Vienna, Austria After two days of talks that had raised hopes Iraq might relent, the United Nations said Friday it had failed to convince Baghdad to allow the return of U.N. weapons inspectors.
Diplomats agreed, however, to continue talks in Europe in the coming months.
U.N. Secretary-General Kofi Annan said that the Iraqis needed to consult with officials in Baghdad and no date was set for the next round.
"There has been some movement, but obviously not enough," Annan said Friday.
Annan and Iraqi Foreign Minister Naji Sabri spoke privately before the announcement, but were unable to agree on any face-saving measures.
In Washington, State Department spokeswoman Jo-Anne Prokopowicz said the administration was not surprised the talks failed, claiming Iraqi statements in advance of the meetings foreshadowed the outcome.

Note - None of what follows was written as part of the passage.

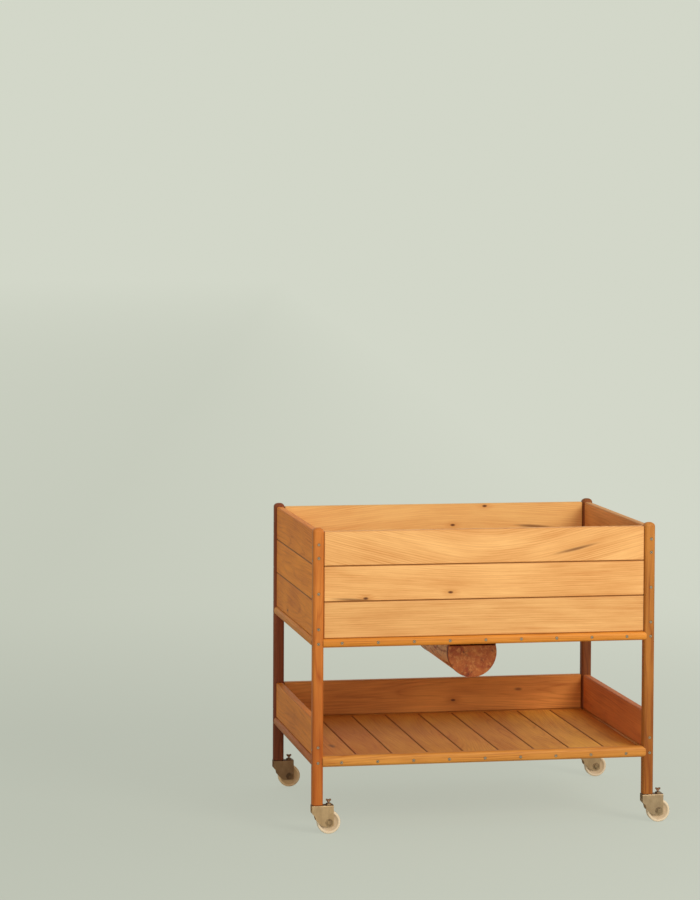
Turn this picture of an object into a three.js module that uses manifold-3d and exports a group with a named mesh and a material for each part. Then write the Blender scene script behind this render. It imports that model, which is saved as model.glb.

"Iraqi representatives continue to raise issues aimed at preventing and delaying a focus on its core obligations," she said.
Diplomats earlier had expressed concerns about continuing the talks indefinitely, saying Iraq could be stalling in the face of American threats to topple leader Saddam Hussein.
The unsuccessful session came after U.N. and Iraqi technical experts discussed details of the return of inspectors should there have been an agreement. Sabri said the talks would continue on a technical basis and called the two days of negotiations "constructive."
Sabri, meanwhile, dismissed an article in Friday's New York Times that said the Bush Administration had drawn up plans for an attack.
"This was not a factor in our discussions," Sabri said. "We heard a lot of rubbish about these plans. These are wishes entertained by old colonialists and evil people."
Before allowing inspectors to return, Iraq has demanded the United Nations lift sanctions imposed on it for invading Kuwait.